The Phantom Game Console
This just goes to show that the vaporware effect can even happen to whole game consoles. Start with a company called Infinium Labs, Inc., which in 2003 made a big announcement at a game con – they were going to make a console. Not just any console, but one which could go online, download games, rent games, and play PC titles, all at once. This may not sound that amazing now but in 2003, this was like announcing you’d made a flying car powered by cold fusion and a glass of water. The game system was the “Phantom,” and by now you’re noticing a pattern. The CEO of Infinium, whose name later changed to Phantom Entertainment, was Timothy Roberts:
The Phantom console was promised on and off, even with prototype cases brought to game cons, for a few years before getting canceled.

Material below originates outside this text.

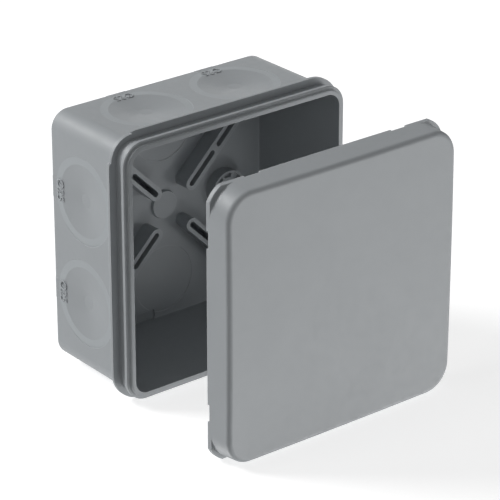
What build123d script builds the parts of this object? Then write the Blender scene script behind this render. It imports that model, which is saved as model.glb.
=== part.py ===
from build123d import *
import math
import os

os.makedirs("parts", exist_ok=True)

# A square surface-mounted junction box with membrane cable entries and a push-on lid.
# The frame: X to the right, Z up, the open front faces -Y, and the origin is the middle
# of the back face that lies on the wall. Every "height" below is a distance in front of
# that back face, in millimetres. The lid is drawn taken off, straight out in front.

# The mouth of the box, from which walls, rim, flange and lid take their widths
mouth_half = 38.36              # inside half width at the opening
mouth_corner_round = 4.36       # the corner arcs of walls and rim share its centre
body_height = 38.3              # back face to the front edge of the rim

# Box walls
wall_thickness = 1.59           # at the rim
wall_draft = 0.23               # the outside narrows by this much towards the back
cavity_draft = 0.76             # the inside narrows by this much towards the floor
back_edge_round = 1.0
back_thickness = 1.3
cavity_edge_round = 0.4

# Rim that enters the lid, with the bead that holds it
rim_lip_thickness = 1.45
rim_lip_round = 0.4
rim_step = 0.85                 # the lip stands this far in front of the ledge
bead_reach = 2.46               # from the mouth out to the bead
bead_width = 1.25
bead_corner_shift = -0.15       # of the bead's arc centre from that of the walls
bead_lead_in = 0.25

# Flange around the mouth
flange_reach = 4.14             # from the mouth out to the flange edge
flange_corner_round = 10.4
flange_thickness = 1.05
flange_depth = 5.5              # front of the rim back to the front of the flange
pry_step = 0.85                 # how far the pry corners step in from the flange side
pry_corner_shift = 0.36         # of the step's arc centre from that of the walls

# Cable entries, two on each side
entry_spacing = 32.8
entry_height = 15.9
entry_diameter = 27.2           # flat outer ring of an entry
entry_ring_depth = 0.12
membrane_diameter = 22.4        # dished part that is cut out for a conduit
membrane_disc_diameter = 4.3
membrane_dish = 1.0
pad_width = 6.6                 # raised pad at the back edge, behind each size mark
pad_length = 3.0                # the pad fades into the wall at about this height
pad_proud = 0.15
pad_root = 0.5                  # how far the pad reaches into the wall

# Floor of the box
rib_height = 5.8
rib_width = 4.25
rib_end_setback = 1.0           # the ribs end this far inside the square corner of the cavity
slot_width = 1.8
slot_start = 9.65               # middle of the box to the centre of the first slot end
slot_length = 11.2              # between the centres of a slot's two ends
slot_bridge = 3.5               # between the centres of facing slot ends
slot_skin = 0.6                 # wall left behind a slot
gate_pad_diameter = 8.66
gate_pad_height = 1.05
gate_pad_flare = 0.35
post_offset = 22.6
post_diameter = 12.2
post_height = 4.0
post_ring = 0.65
post_hub_diameter = 7.4
post_hub_drop = 0.7
post_bore_diameter = 3.2
post_spoke_count = 8
post_spoke_width = 0.8
post_pocket_depth = 1.8
seat_offset = 25.1              # faint round seats, above and below the middle of the floor
seat_diameter = 21.6
seat_depth = 0.15
drain_width = 7.0
drain_offset = -7.2             # middle of the drain pocket along X
drain_reach = 3.2               # from the lower wall up the floor
drain_depth = 0.7
drain_corner_round = 0.8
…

Tim Roberts is now facing 20 years in the clink, not just for the pump-and-dump scam that was the only thing behind his promised Phantom console, but for investor scams and fraud through many other industries including an early web services portal, a venture capital firm, and a cyptocurrency scheme. The US SEC even fined Roberts $30K for fraudulent stock inflation spurred by his vaporwave Phantom console.